Once they have a sense of what’s being done and why, it’s time to start putting the tools in their hands. It’s one thing to arm someone with a bunch of equipment. It’s another to explain what each tool does, its special function in the range of tools available.

Finally, it’s important to imbue the youth with sequencing knowledge so that they, armed with all of the other aspects of their duties, have a sense of how to do multiple things simultaneously. They not only have a sense of what they’re doing but why; they have control over the project at all times.

There are three types of learning: visual, auditory, and kinesthetic. The kitchen example used all three. The narrative explanation provided auditory training as well as reinforcement when guidance in one direction or another was required. The youth had control of the equipment so that they literally had a “feel” of how things were done. And their coach was right there so that f something went wrong, there was another responsible adult available to set things right if they got too far out of control. Nevertheless, the supervision came through auditory reinforcement.

Is it possible to overcome the forecasted talent shortage?
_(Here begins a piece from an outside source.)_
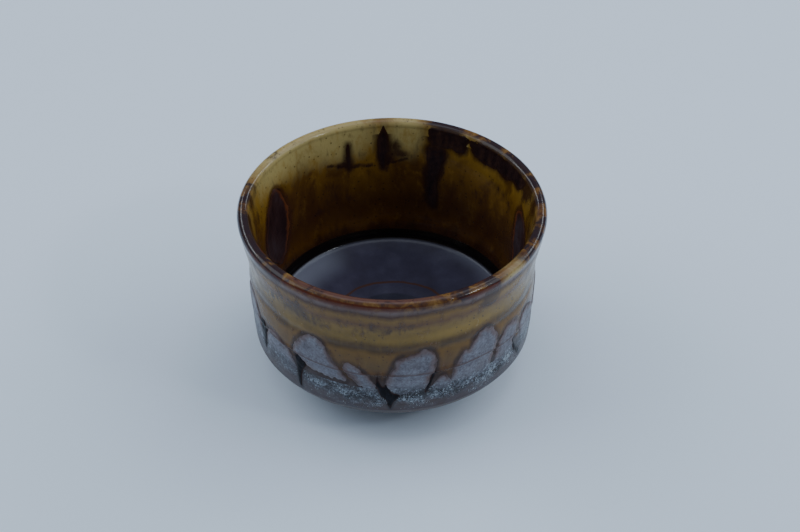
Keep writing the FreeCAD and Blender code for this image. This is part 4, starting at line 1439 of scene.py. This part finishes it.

Yes, it is. But we need to take stock of who the cook is and use the proper building blocks — enticement, explanation regarding the why and how, teaching utility of the tools and proper use, show and develop scheduling and organization skills — in order to reach the level of entry expertise that we desire.

How can we expect good results when we are putting forth little to no effort to teach, to train, to develop the talent that we want and need? They cannot simply walk into the building and have these skills leap from their desirous hearts. It takes preparation.

Have an oatmeal cookie. Happy birthday, Vick.